Comment échapper à un modèle, à un jeu de concepts et à une méthodologie qui ont tant marqué les représentations mentales du théâtre? Notre imaginaire théorique est si atrophié concernant le monde aural, notre prétention à le connaître si forte, malgré les avertissements conjugués des preneurs de son et des historiens[41], que seules des recherches précises sur les traces enregistrées des créations, sur l’histoire acoustique des salles et sur les univers auditifs contextuels, peuvent nous permettre de reconstituer, dans son évolution encore largement inconnue, l’oscillation permanente de l’écoute au théâtre entre l’« imaginement[42] » et l’« entendement[43] » – pour utiliser des termes susceptibles d’échapper au modèle trop simple de l’audio-vision.

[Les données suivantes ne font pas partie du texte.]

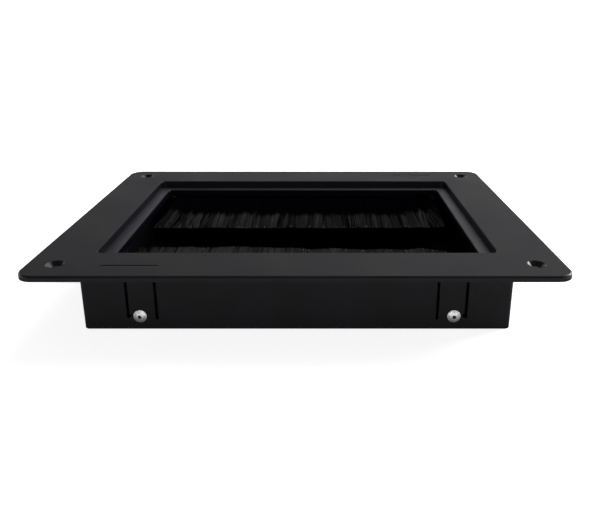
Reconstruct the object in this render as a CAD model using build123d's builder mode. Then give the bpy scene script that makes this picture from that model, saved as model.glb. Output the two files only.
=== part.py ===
"""Brush cable grommet: a flanged frame whose mouth is closed by two strip brushes, one above the other.

Millimetres, +Z up. The origin is the centre of the four screw holes, in the plane of the
flange's underside. X runs along the two brushes, and the front of the frame faces -Y.
"""

import os
from random import Random

from build123d import *

# Flange: the plate that lies on the panel
flange_length = 251.5
flange_width = 185.0
flange_thickness = 2.8
flange_corner = 8.0
flange_edge_round = 1.1

# Screw holes through the flange, for countersunk screws
screw_inset = 13.75
screw_bore = 4.5
screw_head = 8.6
screw_cone_angle = 90.0

# Sunken ledge round the mouth, and the lip that hangs from its inner edge
border = 27.8
recess_depth = 4.4
recess_corner = 3.0
ledge_width = 6.5
ledge_thickness = 2.2
mouth_corner = 2.0
lip_thickness = 2.0
lip_drop = 2.1
edge_ease = 0.4

# Skirt: the wall that goes down into the cut-out of the panel
skirt_setback = 20.5
skirt_drop = 34.7
skirt_wall = 2.5
skirt_corner = 3.0

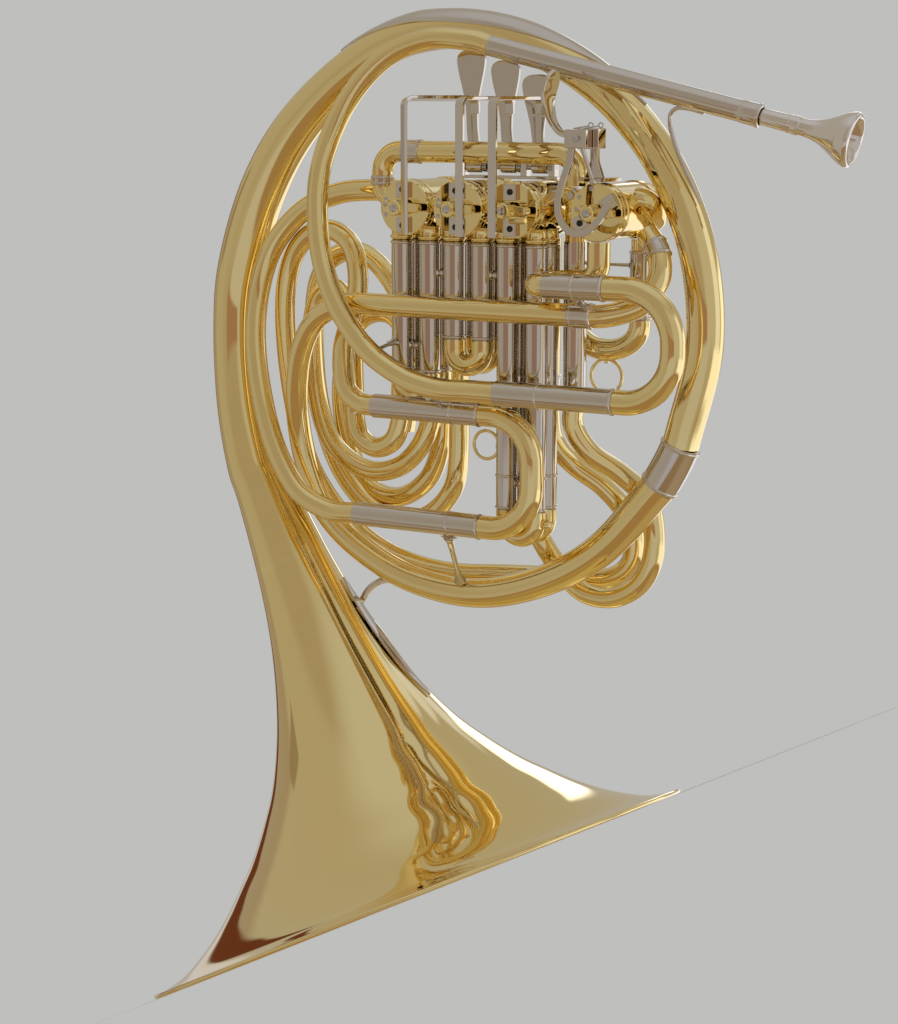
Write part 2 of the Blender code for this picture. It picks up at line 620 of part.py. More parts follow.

Le recentrement affirmé de nos recherches sur la vocalité, et en particulier sur la vocalité verbale (le parler, le chanter, le rapport théâtral et scénique à la langue), qui caractérise le programme ECHO[44], ne signifie pas un abandon du bruit, du son, de la musique, un rétrécissement de l’auralité, mais le désir de s’approcher de ce qui semble toujours constituer l’aimant inouï du théâtre, dans son volet occidental auquel nous nous sommes limités : entendre, malgré tout, quelque chose se dire. Ou rien, mais dans un lieu implicitement textualisé.